Der einzige Film, der ihn damals nachhaltig traumatisiert hätte, schreibt Quentin Tarantino in seiner jüngst erschienenen Filmliebhaberfibel „Cinema Speculation“, sei allerdings Walt Disneys „Bambi“ gewesen. Weniger wegen der Urangst des Kindes, seine Mutter zu verlieren, die hier aufs Eindrücklichste durchexerziert wird, als wegen der unerwarteten Wendung ins Tragische, die der zuvor so „drollige“ Film nimmt.
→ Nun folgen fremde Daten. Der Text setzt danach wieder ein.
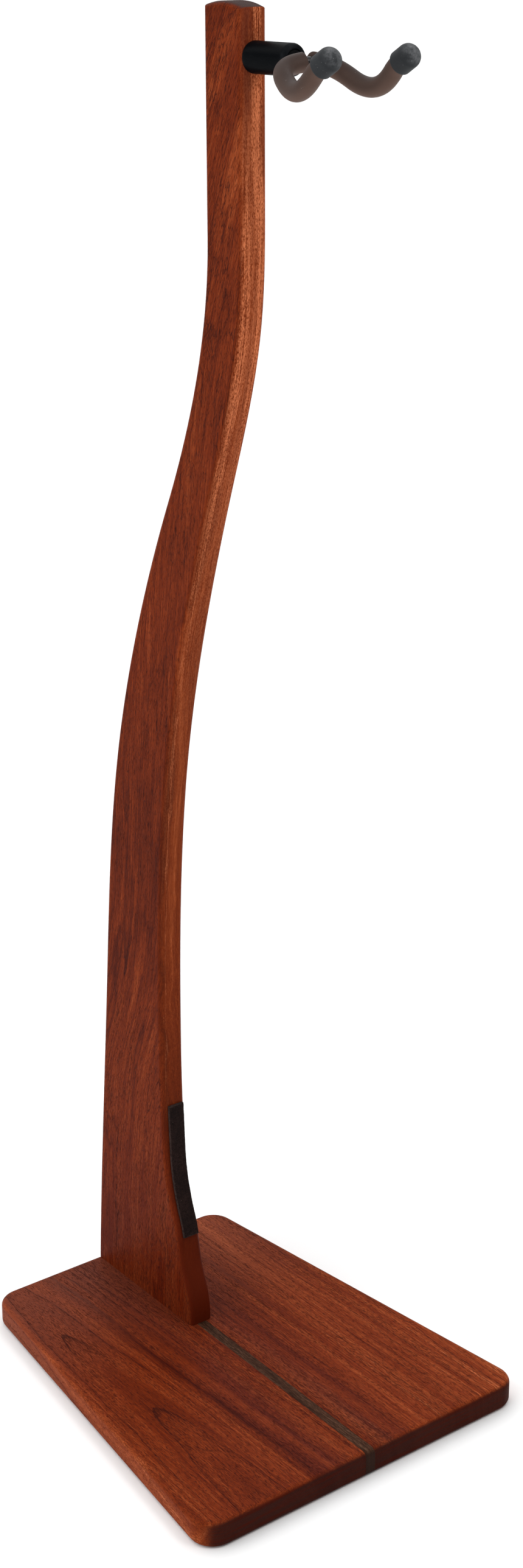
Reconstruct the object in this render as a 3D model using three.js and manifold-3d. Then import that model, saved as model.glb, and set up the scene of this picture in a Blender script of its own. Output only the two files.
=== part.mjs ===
// A free-standing wooden guitar stand: a flat trapezoid base, one curved upright board on edge
// and a swivelling neck yoke.
// Millimetres, +Z up. +X is to the right seen from the front and -Y is the front.
// The origin is the centre of the base's footprint, on the floor.
import * as THREE from "three";
import { mergeVertices } from "three/addons/utils/BufferGeometryUtils.js";
import Module from "manifold-3d";

const wasm = await Module();
wasm.setup();

// ---- Driving dimensions ----
const BOARD = 21; // thickness of the base and of the upright
const GAP = 0.3; // clearance between pieces that touch on curved or turned faces
const GLUE = 0.05; // half the width of a glue line between flat faces
const CUT = 1; // how far a cutting tool reaches past the face that it cuts

const BASE = { frontWidth: 307, backWidth: 226.5, depth: 350, cornerRadius: 19, roundOver: 4.2 };
const STRIP_WIDTH = 8.8;

const ROUND_OVER = 4; // round-over along the upright's edges
// The upright's two edges as [height, depth position, lean], front (-Y) and back (+Y).
const FRONT_EDGE = [
  [27, 39.5, 0],
  [60, 47.4, 0.412],
  [110, 59.8, 0.397],
  [165, 71.9, 0.05],
  [250, 74.4, 0],
  [480, 61.8, -0.138],
  [690, 9.4, -0.33],
  [820, -31.2, -0.2],
  [910, -38, 0],
];
const BACK_EDGE = [
  [21, 175, -0.06],
  [300, 151.5, -0.083],
  [520, 121, -0.256],
  [700, 54.9, -0.476],
  [890, 3.5, 0],
];
const TOP = { frontZ: 1037.5, backZ: 1038.3, crownZ: 1041 };

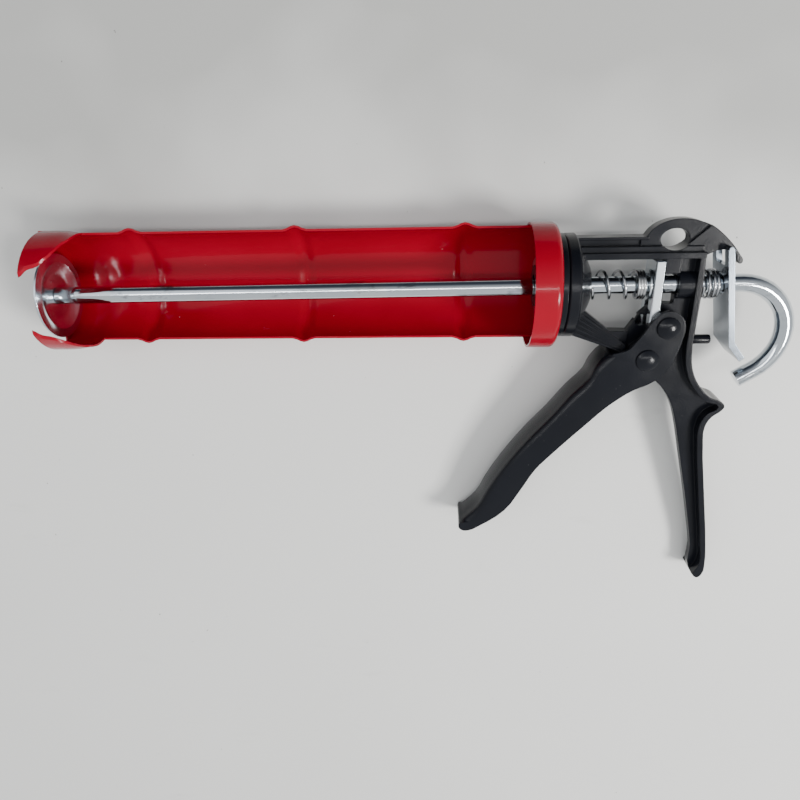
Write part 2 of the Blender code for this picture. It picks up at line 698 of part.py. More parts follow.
def round_front(trigger):
    """Round the long edges where the sheet wraps over the trigger's front."""
    weights = trigger.data.attributes.new("bevel_weight_edge", "FLOAT", "EDGE")
    line = [Vector(point) * MM for point in TRIGGER_FRONT]
    near = 1.6 * MM
    for edge in trigger.data.edges:
        ends = [trigger.data.vertices[index].co for index in edge.vertices]
        flat = abs(ends[0].z - ends[1].z) < 1e-6
        middle = ((ends[0] + ends[1]) / 2).to_2d()
        on_front = any(distance_to_run(middle, a, b) < near for a, b in zip(line, line[1:]))
        both = all(any(distance_to_run(end.to_2d(), a, b) < near for a, b in zip(line, line[1:]))
                   for end in ends)
        weights.data[edge.index].value = 1.0 if flat and on_front and both else 0.0
    bevel = trigger.modifiers.new("front_round", "BEVEL")
    bevel.limit_method = "WEIGHT"
    bevel.width = 3.2 * MM
    bevel.segments = 3


def distance_to_run(point, start, end):
    along = end - start
    share = max(0.0, min(1.0, (point - start).dot(along) / along.length_squared))
    return (point - start - along * share).length


def make_trigger(parent):
    outline = TRIGGER_LOBE + TRIGGER_BACK + TRIGGER_TIP + TRIGGER_FRONT + [(29.4, -28.6)]
    trigger = outline_solid("trigger", scaled(outline), -CHEEK_OUTER, CHEEK_OUTER)
    round_front(trigger)
    wall = TRIGGER_FRONT_WALL / MM
    front = inset(TRIGGER_FRONT, wall)
    beyond = inset(TRIGGER_BACK, -6)
    rest = [(24.3, -10, "corner"), (70, -5, "corner"), (70, -50, "corner")]
    hollow = outline_solid("trigger_hollow", scaled(front + rest + beyond), -CHEEK_INNER, CHEEK_INNER)
    cut(trigger, hollow)
    for name, centre, radius in (("pivot", PIVOT, PIVOT_RADIUS), ("drive", DRIVE_PIN, DRIVE_PIN_RADIUS)):
        cut(trigger, cylinder(f"trigger_{name}_hole", centre, radius + GAP,
                              -2 * CHEEK_OUTER, 2 * CHEEK_OUTER))
    return finish(trigger, BLACK, parent)


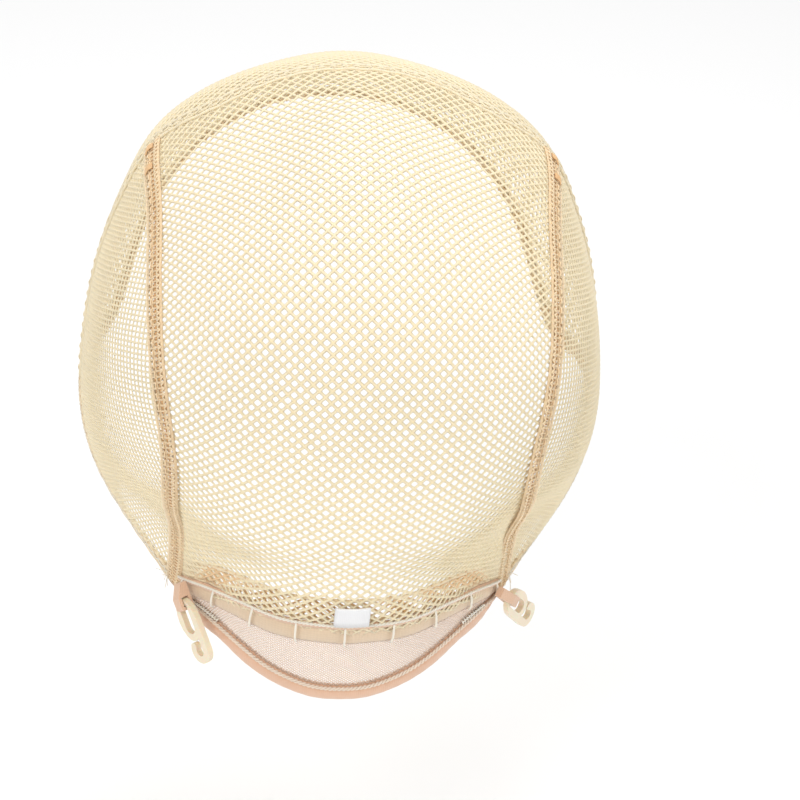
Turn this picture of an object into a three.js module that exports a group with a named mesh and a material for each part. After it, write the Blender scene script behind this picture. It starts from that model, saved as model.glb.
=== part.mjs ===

Wer angesichts dieser Kindheitserinnerungen glaubt, den wahren Grund für die späteren Gewaltexzesse in „Kill Bill“ oder „The Hateful Eight“ (oder in eigentlich allen Tarantino-Filmen) gefunden zu haben, oder wenigstens für die nicht ganz ernst gemeinte Selbsteinschätzung, dass für ihn „Grenzüberschreitungen gleichbedeutend mit Kunst sind“, der hat nicht genau gelesen.

Der kleine Tarantino beobachtet Erwachsene in ihrer natürlichen Umgebung

Das Kind ist weniger verstört als fasziniert: „In gewisser Weise war ich wie eine kindliche Version des Grizzly Man, der die Erwachsenen nachts in ihrer natürlichen Umgebung beobachten konnte.“ Nur, dass er den Aufenthalt im fremden Revier im Gegensatz zum tragisch verblendeten Helden aus Werner Herzogs Dokumentarfilm nicht mit dem Leben bezahlen muss.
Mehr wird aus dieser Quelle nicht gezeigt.